● **Exercise brief**: Where a line holds the word "joints", copy that line.

● **Stored items from a collection**:
• • •

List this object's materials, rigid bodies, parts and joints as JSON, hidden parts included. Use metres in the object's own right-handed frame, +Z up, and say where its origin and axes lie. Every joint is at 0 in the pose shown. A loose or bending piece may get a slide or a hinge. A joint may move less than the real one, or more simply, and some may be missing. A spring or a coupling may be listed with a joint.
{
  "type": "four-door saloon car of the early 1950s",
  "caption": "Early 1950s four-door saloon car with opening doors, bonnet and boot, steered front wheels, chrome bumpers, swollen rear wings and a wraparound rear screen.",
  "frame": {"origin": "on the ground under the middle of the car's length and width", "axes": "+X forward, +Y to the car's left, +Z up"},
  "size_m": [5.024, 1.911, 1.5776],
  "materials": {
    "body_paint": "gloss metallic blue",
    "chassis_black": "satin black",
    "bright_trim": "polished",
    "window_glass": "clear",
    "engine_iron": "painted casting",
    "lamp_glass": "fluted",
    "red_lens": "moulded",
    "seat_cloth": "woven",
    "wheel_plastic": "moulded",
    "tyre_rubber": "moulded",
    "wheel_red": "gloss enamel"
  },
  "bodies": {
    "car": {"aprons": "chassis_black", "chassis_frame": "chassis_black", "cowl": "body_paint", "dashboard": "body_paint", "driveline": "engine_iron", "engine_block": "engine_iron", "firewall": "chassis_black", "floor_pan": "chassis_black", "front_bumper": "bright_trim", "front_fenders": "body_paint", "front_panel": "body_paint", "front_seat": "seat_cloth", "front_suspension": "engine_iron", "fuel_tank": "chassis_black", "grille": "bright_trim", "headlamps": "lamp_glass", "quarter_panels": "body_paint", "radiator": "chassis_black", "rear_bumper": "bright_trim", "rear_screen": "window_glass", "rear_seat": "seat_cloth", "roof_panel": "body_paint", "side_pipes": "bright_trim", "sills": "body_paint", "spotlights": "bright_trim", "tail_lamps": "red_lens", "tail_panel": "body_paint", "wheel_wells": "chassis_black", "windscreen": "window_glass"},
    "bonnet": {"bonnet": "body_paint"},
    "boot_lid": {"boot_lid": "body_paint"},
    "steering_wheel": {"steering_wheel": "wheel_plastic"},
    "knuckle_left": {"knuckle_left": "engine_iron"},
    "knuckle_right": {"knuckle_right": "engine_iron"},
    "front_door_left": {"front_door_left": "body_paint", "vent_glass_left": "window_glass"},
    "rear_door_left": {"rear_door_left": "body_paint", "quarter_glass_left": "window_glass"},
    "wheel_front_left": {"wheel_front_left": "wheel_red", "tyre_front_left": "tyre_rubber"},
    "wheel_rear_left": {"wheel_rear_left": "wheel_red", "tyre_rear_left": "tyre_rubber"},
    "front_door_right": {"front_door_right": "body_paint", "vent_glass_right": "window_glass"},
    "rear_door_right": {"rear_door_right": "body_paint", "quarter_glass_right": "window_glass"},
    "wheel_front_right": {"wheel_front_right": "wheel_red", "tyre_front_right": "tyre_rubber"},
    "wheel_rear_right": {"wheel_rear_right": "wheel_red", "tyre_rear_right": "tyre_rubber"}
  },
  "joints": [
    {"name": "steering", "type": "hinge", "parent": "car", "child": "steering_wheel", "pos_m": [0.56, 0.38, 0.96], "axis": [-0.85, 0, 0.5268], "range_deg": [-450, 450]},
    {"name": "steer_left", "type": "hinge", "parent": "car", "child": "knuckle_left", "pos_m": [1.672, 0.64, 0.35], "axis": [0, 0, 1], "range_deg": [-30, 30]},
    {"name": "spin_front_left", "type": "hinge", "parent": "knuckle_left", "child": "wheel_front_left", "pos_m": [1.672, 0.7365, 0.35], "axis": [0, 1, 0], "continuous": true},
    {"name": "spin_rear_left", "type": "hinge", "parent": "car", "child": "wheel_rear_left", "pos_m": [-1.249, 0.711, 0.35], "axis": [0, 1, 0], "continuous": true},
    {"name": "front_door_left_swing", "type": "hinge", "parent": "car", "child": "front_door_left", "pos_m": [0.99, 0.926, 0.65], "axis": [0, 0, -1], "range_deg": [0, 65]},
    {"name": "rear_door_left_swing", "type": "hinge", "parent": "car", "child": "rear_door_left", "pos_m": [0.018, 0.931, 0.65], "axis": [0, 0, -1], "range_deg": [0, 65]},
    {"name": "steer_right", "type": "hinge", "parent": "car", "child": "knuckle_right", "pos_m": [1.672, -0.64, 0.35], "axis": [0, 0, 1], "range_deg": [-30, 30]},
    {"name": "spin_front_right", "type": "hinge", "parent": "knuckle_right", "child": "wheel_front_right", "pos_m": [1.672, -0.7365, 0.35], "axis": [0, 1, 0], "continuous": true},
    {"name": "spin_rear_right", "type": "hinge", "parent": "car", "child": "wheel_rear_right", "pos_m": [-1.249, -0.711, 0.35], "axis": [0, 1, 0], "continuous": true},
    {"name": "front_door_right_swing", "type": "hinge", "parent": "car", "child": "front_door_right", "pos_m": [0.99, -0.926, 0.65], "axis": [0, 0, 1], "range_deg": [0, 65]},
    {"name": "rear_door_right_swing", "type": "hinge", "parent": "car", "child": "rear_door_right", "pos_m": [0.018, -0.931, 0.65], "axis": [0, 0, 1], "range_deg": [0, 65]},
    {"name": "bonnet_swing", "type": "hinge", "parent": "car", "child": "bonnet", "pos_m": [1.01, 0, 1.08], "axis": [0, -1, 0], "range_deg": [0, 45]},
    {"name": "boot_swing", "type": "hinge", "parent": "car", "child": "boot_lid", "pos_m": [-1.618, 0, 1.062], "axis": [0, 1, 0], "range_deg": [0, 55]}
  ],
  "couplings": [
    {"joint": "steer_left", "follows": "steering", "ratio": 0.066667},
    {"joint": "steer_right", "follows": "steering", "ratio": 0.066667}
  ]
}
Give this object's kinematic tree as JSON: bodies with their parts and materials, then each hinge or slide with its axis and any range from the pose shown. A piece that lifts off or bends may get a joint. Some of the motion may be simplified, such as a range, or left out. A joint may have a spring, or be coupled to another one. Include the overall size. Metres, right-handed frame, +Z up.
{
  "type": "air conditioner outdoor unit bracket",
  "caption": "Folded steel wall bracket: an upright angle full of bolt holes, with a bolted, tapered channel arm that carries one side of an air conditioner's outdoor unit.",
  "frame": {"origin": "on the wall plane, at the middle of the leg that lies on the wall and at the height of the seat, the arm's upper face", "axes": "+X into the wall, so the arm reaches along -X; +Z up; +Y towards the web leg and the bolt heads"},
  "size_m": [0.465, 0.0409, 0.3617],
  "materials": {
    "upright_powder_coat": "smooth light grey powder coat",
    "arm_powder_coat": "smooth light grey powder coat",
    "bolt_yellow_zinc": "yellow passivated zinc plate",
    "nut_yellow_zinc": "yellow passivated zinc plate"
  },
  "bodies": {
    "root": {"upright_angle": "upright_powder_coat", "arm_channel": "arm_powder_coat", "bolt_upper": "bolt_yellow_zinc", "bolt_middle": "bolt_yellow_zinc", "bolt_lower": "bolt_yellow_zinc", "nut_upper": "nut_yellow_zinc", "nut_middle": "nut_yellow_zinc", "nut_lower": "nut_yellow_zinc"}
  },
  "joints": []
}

• • •

● **Answer for this exercise**:
List this object's materials, rigid bodies, parts and joints as JSON, hidden parts included. Use metres in the object's own right-handed frame, +Z up, and say where its origin and axes lie. Every joint is at 0 in the pose shown. A loose or bending piece may get a slide or a hinge. A joint may move less than the real one, or more simply, and some may be missing. A spring or a coupling may be listed with a joint.
  "joints": [
  "joints": []